Integration is no longer about “doing it all.” It’s about seeing the whole picture, and making sure every piece fits.

Integrated Marketing Strategy Is the New Competitive Advantage

a picture of a hand playing chess

You need to have an integrated marketing strategy, coordinate the messaging across channels, coordinate the tactics, and again, the allocation of budget.

In a world where tracking has become harder, thanks to iOS updates, cookie deprecation, and privacy regulations, measuring marketing ROI has become increasingly complex. Performance pressure is sky-high, and an integrated marketing strategy is your only shot at clarity.

The measurement crisis is real: while 64% of companies base future marketing budgets on past ROI performance, 47% struggle to measure ROI across multiple channels. This disconnect between expectation and capability makes integration not just smart, but essential for survival.

It answers the questions your CFO is asking: Why are we spending so much on Meta ads? What’s actually driving conversions? Where should we invest next quarter?

The agency (or in-house team) that can connect those dots, strategically, clearly, and completely, wins.

Long Live Integrated Marketing Strategy

The brands and agencies that master this integrated marketing strategy won’t just survive the complexity, they’ll use it as a competitive advantage.

Full-service agencies as we knew them may be dead. But the need for an integrated marketing strategy is more alive than ever.

If you’re a brand, a marketer, or an agency leader, it’s time to stop working in silos. The market has spoken: specialization isn’t enough. An integrated marketing strategy is your competitive edge.

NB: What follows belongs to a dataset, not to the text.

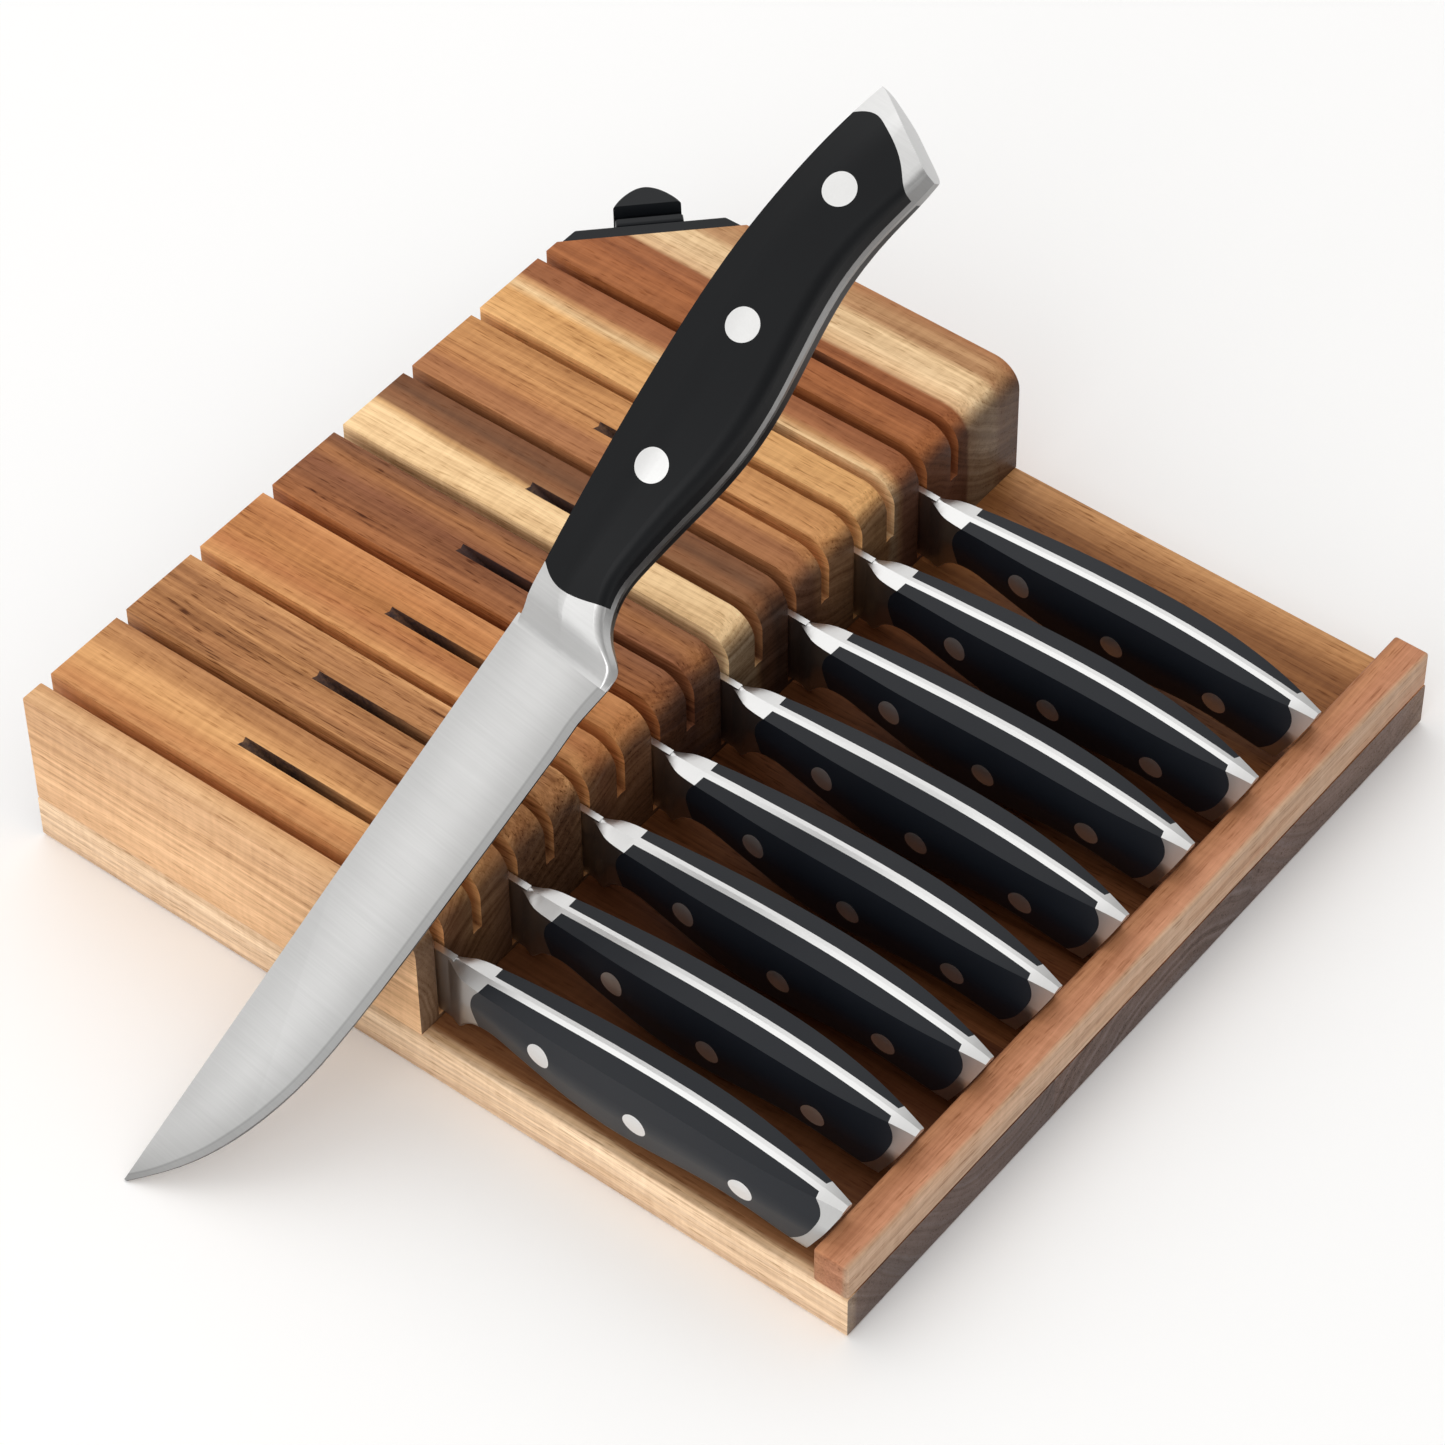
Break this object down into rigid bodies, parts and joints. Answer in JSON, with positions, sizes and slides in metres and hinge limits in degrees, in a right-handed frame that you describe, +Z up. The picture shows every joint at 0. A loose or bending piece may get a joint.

The economics are clear: companies using data-driven marketing strategies report 5-8% higher ROI than their competitors. Brand consistency alone can increase revenue by 10-20%. The question isn’t whether to integrate, it’s how quickly you can do it.

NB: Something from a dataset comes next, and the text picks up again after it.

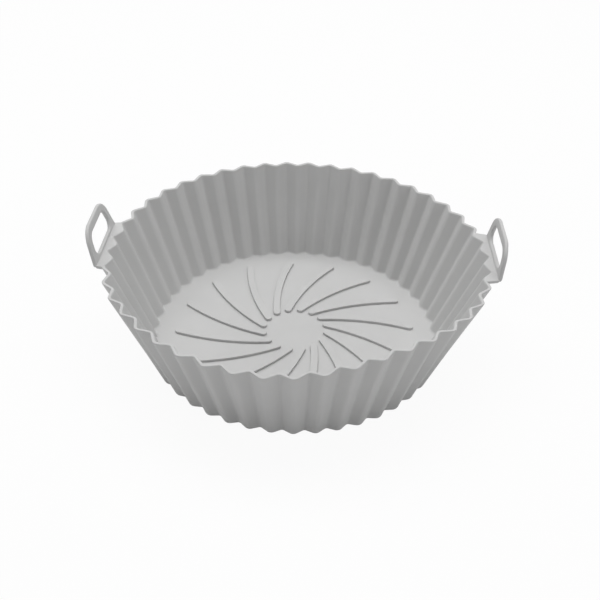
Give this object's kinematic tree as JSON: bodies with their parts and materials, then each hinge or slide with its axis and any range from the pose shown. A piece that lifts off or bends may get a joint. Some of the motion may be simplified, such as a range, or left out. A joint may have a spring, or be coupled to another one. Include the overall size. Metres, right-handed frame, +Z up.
{
  "type": "air fryer liner",
  "caption": "Round pleated silicone liner for an air fryer basket, with swirl ribs on its flat floor and a loop handle at each side of the rim.",
  "frame": {"origin": "middle of the underside, on the surface that the liner stands on", "axes": "+Z up, out of the open mouth; +X towards one of the two loop handles; +Y completes the right-handed frame"},
  "size_m": [0.2134, 0.1998, 0.0728],
  "materials": {
    "silicone": "matte"
  },
  "bodies": {
    "root": {"liner": "silicone"}
  },
  "joints": []
}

Not just for efficiency. Not just for clarity. But because in today’s marketing world, disconnected teams lead to disconnected results.

And with 72% of marketers expecting bigger budgets in 2024 despite economic uncertainties, those who can prove integrated ROI will capture the lion’s share of investment. No one can afford fragmented marketing anymore.

The Bottom Line

The marketing industry has come full circle. We moved from integration to specialization and now back to integration, but this time, it’s strategic, not accidental. The brands and agencies that recognize this shift early will dominate the next decade.

The choice is simple: integrate your marketing strategy now, or watch your competitors capture the ROI, budget allocation, and market share that should have been yours. The data doesn’t lie, integration isn’t just the future of marketing. It’s the present.